Oxidative end-products (OxPs) and advanced glycation end-products (AGEs) are long-lived reactive intermediates formed by reactions of reactive oxygen species and chemically reactive sugars with proteins, lipids and nucleic acids. Both are increased in diabetes and are believed to be important contributors to both micro- and macrovascular complications of diabetes. Several clinical and epidemiological studies indicated an association between selective individual AGE/OxPs in blood and cardiovascular risk. However, studies were often small, cross-sectional, used a single AGE or OxP or relatively inaccurate immunoassays, so convincing human data are lacking. A novel high-throughput LC-triple quadrupole approach has been recently developed to measure a panel of AGEs and OxPs concentrations in blood that is comprehensive, precise and can be readily applied to large sample numbers. Using this highly accurate technique, we demonstrated that several baseline plasma AGEs and OxPs (and combinations of them) from the panel were positively associated with long-term progression of coronary and carotid atherosclerosis and with incident CVD in a subset of participants of the Veterans Affairs Diabetes Trial (VADT). Specifically, we found a strong negative association between plasma levels of one of the OxPs, Methionine Sulfoxide (MetSO) and incident CVD events suggesting this unique OxP may offer, or reflect, protection against CVD. We observed many of the same CVD findings (including that for MetSO) in a small case- control subgroup of the Action to Control Cardiovascular Risk in Diabetes (ACCORD). None of the AGE/OxPs were related to concurrent hemoglobin A1c (HbA1c) levels but instead were associated with diabetes duration, consistent with long-term effects of hyperglycemia on these compounds. Furthermore, higher AGEs strongly predicted progression of diabetes kidney disease in our VADT subset, independently of glycemic control and other traditional risk factors of renal disease. These data were consistent previous small studies highlighting that several AGEs were related to renal pathology and its progression in type 2 diabetes. The present proposal builds on these findings and investigates the relationships of MetSO and AGEs and OxPs with diabetes complications diabetes complications in a case-cohort sample of the ACCORD trial.

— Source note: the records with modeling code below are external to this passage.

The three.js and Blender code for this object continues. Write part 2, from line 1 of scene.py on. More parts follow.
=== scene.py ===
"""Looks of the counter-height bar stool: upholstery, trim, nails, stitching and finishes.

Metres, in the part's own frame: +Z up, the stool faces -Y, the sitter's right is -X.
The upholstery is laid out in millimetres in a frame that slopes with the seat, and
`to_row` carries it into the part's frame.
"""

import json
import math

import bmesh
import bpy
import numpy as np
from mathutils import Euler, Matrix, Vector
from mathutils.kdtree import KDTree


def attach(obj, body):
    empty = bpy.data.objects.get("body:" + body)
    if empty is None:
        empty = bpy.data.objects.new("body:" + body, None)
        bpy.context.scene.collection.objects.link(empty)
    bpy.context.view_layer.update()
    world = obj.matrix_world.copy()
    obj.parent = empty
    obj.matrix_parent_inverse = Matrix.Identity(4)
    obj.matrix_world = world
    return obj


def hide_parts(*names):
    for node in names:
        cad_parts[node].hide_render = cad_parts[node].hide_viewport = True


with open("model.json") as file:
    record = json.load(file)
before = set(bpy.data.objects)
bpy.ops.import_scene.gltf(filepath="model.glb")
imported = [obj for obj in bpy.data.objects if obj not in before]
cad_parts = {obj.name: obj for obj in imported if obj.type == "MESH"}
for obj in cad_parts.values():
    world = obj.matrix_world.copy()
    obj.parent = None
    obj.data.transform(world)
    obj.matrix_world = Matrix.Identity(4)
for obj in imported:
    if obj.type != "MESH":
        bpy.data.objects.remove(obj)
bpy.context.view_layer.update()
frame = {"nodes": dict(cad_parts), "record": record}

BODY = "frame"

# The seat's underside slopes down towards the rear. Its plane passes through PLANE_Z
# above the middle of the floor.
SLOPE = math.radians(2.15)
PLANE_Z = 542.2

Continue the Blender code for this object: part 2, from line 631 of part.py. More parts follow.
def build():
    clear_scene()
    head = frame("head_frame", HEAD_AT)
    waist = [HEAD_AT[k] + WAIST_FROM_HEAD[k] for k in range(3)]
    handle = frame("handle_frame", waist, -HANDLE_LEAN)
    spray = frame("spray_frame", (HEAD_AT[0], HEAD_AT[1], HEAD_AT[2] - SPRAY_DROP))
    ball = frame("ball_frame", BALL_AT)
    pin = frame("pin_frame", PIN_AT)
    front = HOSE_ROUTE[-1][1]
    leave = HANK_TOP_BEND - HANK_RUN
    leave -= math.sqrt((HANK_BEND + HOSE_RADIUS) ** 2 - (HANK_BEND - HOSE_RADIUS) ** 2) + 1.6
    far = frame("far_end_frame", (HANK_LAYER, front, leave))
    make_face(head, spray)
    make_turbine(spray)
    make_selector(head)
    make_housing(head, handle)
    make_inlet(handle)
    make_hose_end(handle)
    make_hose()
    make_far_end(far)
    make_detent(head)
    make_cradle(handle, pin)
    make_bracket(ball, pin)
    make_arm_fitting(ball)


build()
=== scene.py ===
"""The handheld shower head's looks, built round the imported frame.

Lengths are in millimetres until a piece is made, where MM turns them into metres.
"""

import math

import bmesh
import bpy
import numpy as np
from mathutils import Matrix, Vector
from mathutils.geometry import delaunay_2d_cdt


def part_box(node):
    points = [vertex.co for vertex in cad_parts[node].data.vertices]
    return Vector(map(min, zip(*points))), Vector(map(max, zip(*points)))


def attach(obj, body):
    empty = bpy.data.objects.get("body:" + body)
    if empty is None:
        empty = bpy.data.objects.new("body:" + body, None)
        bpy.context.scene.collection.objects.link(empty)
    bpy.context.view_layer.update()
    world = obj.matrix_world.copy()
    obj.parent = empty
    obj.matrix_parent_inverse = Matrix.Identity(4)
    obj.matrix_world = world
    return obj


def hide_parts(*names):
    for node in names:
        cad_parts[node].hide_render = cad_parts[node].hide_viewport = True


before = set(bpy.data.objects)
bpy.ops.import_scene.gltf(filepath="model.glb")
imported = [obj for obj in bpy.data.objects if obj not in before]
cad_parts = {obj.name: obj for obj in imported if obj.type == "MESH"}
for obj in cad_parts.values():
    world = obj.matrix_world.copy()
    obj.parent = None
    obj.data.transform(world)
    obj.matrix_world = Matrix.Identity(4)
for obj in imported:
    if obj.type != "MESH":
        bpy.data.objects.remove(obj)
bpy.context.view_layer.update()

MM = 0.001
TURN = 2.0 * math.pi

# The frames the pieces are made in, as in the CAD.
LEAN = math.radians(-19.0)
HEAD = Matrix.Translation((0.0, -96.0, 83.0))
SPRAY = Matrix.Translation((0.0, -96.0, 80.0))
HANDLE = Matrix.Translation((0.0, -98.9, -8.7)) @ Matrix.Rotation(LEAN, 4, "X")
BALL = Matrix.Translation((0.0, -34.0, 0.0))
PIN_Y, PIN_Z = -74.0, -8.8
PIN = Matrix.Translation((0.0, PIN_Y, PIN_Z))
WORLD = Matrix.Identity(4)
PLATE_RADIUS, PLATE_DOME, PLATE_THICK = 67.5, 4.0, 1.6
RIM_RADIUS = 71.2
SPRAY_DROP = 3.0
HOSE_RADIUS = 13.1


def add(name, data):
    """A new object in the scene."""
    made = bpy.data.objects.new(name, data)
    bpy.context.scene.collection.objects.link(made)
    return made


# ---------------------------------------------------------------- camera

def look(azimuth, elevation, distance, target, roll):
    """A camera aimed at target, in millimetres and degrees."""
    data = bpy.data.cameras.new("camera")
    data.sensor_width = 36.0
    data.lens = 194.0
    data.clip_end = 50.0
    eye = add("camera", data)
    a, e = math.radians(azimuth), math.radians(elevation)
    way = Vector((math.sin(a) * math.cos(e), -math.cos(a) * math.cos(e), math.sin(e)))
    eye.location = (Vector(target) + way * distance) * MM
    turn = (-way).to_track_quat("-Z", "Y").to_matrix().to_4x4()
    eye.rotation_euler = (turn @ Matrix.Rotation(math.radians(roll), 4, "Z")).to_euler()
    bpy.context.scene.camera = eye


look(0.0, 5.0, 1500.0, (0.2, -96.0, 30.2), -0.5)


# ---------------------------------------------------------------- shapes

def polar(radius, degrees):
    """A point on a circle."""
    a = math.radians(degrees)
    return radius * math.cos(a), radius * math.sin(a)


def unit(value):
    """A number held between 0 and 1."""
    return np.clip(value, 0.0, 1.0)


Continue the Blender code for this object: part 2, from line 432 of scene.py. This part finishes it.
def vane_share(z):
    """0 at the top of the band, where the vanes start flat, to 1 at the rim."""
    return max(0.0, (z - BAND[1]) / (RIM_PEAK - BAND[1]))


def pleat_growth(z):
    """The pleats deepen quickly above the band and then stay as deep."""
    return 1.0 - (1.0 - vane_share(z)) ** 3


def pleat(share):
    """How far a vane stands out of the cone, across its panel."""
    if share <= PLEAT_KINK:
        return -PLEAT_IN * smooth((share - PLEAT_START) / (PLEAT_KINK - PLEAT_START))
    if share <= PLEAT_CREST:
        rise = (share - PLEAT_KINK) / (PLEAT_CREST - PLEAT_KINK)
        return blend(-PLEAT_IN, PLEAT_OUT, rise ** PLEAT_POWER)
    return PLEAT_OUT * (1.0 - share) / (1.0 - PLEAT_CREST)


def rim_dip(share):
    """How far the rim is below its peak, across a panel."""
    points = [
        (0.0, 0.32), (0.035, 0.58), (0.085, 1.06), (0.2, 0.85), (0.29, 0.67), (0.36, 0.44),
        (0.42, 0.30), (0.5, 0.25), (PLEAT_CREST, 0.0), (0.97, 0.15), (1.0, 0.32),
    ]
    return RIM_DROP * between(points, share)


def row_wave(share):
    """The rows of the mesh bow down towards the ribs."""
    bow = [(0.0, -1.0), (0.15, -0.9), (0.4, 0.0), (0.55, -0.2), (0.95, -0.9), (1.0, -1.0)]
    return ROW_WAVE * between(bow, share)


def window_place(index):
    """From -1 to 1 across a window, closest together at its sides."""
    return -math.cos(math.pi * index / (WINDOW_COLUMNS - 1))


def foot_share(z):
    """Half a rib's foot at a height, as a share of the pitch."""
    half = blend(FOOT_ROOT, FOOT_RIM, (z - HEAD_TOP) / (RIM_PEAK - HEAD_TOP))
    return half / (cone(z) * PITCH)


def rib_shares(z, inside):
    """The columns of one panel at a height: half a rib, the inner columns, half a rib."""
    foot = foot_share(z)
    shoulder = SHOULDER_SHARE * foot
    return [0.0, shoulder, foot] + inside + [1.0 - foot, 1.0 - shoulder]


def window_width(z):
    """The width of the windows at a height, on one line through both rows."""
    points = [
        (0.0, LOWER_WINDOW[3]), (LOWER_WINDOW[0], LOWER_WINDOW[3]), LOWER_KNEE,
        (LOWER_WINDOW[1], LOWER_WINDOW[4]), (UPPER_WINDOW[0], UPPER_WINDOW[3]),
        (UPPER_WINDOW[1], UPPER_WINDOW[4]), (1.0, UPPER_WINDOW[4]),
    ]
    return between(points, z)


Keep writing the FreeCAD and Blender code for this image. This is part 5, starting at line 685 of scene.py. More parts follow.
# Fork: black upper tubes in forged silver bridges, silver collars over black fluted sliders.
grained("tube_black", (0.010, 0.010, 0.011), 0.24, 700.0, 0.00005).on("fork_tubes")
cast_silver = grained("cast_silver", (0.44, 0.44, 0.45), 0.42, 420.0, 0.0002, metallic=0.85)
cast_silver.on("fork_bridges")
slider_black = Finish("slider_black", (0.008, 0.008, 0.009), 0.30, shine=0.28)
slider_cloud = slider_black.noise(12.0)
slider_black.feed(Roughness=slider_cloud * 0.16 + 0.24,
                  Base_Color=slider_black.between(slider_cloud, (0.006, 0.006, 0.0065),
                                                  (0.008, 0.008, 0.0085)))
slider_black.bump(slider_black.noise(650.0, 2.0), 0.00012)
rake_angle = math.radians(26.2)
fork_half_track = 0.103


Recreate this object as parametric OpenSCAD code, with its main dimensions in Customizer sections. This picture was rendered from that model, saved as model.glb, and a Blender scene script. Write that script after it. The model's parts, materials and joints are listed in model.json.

In Aim 1 we propose to validate an inverse relationship between MetSO and CVD. We will test whether baseline MetSO levels are associated with incident CVD events. We will also explore the relationship between individual AGEs or combined OxP/AGE scores and incident CVD, and whether a combined MetSO/AGE improve CVD risk prediction models.
In Aim 2 we will determine whether AGEs are associated with incident diabetes kidney disease (DKD). We will explore whether individual AGEs or combined AGE scores would improve DKD prediction models. This first large scale and comprehensive evaluation will greatly expand our understanding of the relationships between AGE/OxPs and diabetes complications and their importance in humans, and potentially improve our risk assessment and discrimination models.
The present proposal will utilize a novel high throughput spectrometry assay to investigate the relationships of methionine sulfoxide (MetSO) and advanced glycation endproducts (AGEs) with development of cardiovascular and renal events within type 2 diabetes case-cohort subgroup of the ACCORD trial. This study will provide a definitive understanding of the nature of the relationship of MetSO and AGEs with these common diabetes complications, and whether they may improve prediction of risk compared to standard risk markers. These results may also help guide current and future therapies directed towards lowering levels of MetSO and AGEs.